Specific organizational adjustments illustrate the scope of the changes. The Game Show Group has been combined with Game Show Network under the leadership of its president, creating a unified operation dedicated to this enduring category of programming. Sony Pictures Television’s nonfiction unit now reports directly to the president of TV studios, streamlining oversight and decision-making in unscripted content. In a notable closure, the visual effects facility Pixomondo has been shut down as part of the effort to concentrate resources on core competencies. Additionally, the executive vice president of comedy development has departed the company, signaling adjustments within scripted television development.

These structural shifts occur against a backdrop of industry-wide challenges. Major studios continue to grapple with the aftermath of streaming wars, fluctuating theatrical attendance, and rising production costs. Many entertainment firms have pursued similar realignments in recent years, seeking greater efficiency without sacrificing creative output. Sony’s approach, however, distinguishes itself by framing the layoffs as targeted investments in future growth rather than defensive belt-tightening. Affected employees, primarily in junior and middle-management roles, are receiving support through human resources teams to facilitate their transitions.
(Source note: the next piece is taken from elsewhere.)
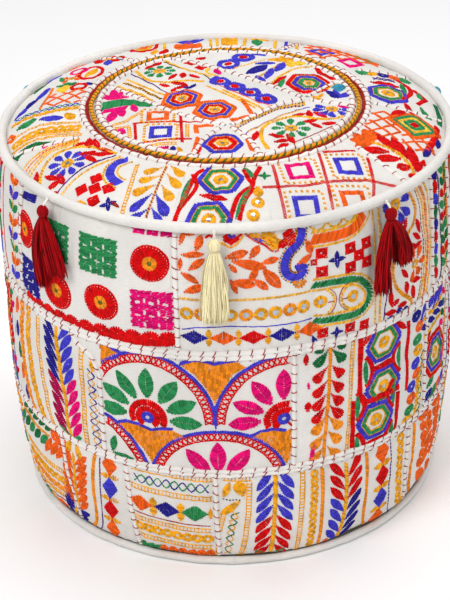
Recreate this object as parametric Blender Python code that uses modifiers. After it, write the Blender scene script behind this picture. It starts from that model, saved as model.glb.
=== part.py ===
"""Round patchwork floor pouf: a stuffed inner bag in a zipped cover of sewn panels, with corded edges,
a braided ring on the crown and seven tassels that hang from the rim.

Metres, +Z up. The origin is the centre of the flat base, and -Y is the front.
Angles round the pouf are in degrees from the front, growing towards +X.
"""

import math

import bmesh
import bpy
from mathutils import Matrix, Vector

# Driving dimensions
SEAM_RADIUS = 0.193  # centre line of the rim piping
SEAM_HEIGHT = 0.332
WALL_RADIUS = 0.2005  # widest girth
WALL_WIDEST_AT = 0.200
WALL_TUCK = 0.008  # how far the wall draws in under the rim
WALL_TURN_IN = 0.013  # how far it draws in towards the base
CROWN_RISE = 0.027
CROWN_POWER = 3.3
PANEL_THICKNESS = 0.0025
SEWN_GAP = 0.0005
TOUCH_GAP = 0.0004

RIM_PIPING_RADIUS = 0.0045
BASE_PIPING_RADIUS = 0.0036
BASE_PIPING_RING = 0.189
BASE_PIPING_HEIGHT = 0.0042
BASE_PANEL_RADIUS = 0.1848
BASE_PANEL_THICKNESS = 0.004

UPPER_SEAM_HEIGHT = 0.218
LOWER_SEAM_HEIGHT = 0.102
SEAM_STRIP_WIDTH = 0.005
SEAM_STRIP_STANDS = 0.0008
SEAM_STRIP_DEPTH = 0.0022

BRAID_RADIUS = 0.115
BRAID_HALF_WIDTH = 0.0056
BRAID_FLATTEN = 0.45

BAG_INSET = 0.0042
BAG_THICKNESS = 0.0015
BAG_FLOOR = 0.0092
BAG_MOUTH_RADIUS = 0.015
FILLING_INSET = 0.0066
FILLING_FLOOR = 0.0116

UPPER_PANEL_STARTS = (-61.7, -13.7, 20.8, 39.5, 62.9, 140, 220)
MIDDLE_PANEL_STARTS = (-69, -34.1, 14.8, 30.6, 56.4, 130, 212)
LOWER_PANEL_STARTS = (-48.4, -27.6, -4.7, 54.3, 125, 190, 255)
RING_PANEL_STARTS = (-62, -14, 11, 47, 90, 155, 218)
DEGREES_PER_STEP = 9
ROUND_STEPS = 48
INNER_STEPS = 32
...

As the layoffs progress, the broader Hollywood community watches closely. Similar workforce adjustments at other studios in recent months highlight a sector in transition, where legacy structures give way to models optimized for digital-native audiences and global reach. Sony Pictures Entertainment’s moves reflect confidence in its strategic direction, betting that renewed emphasis on select growth engines will yield sustainable returns amid ongoing industry evolution. The coming months will reveal how effectively these changes translate into strengthened creative pipelines and financial performance.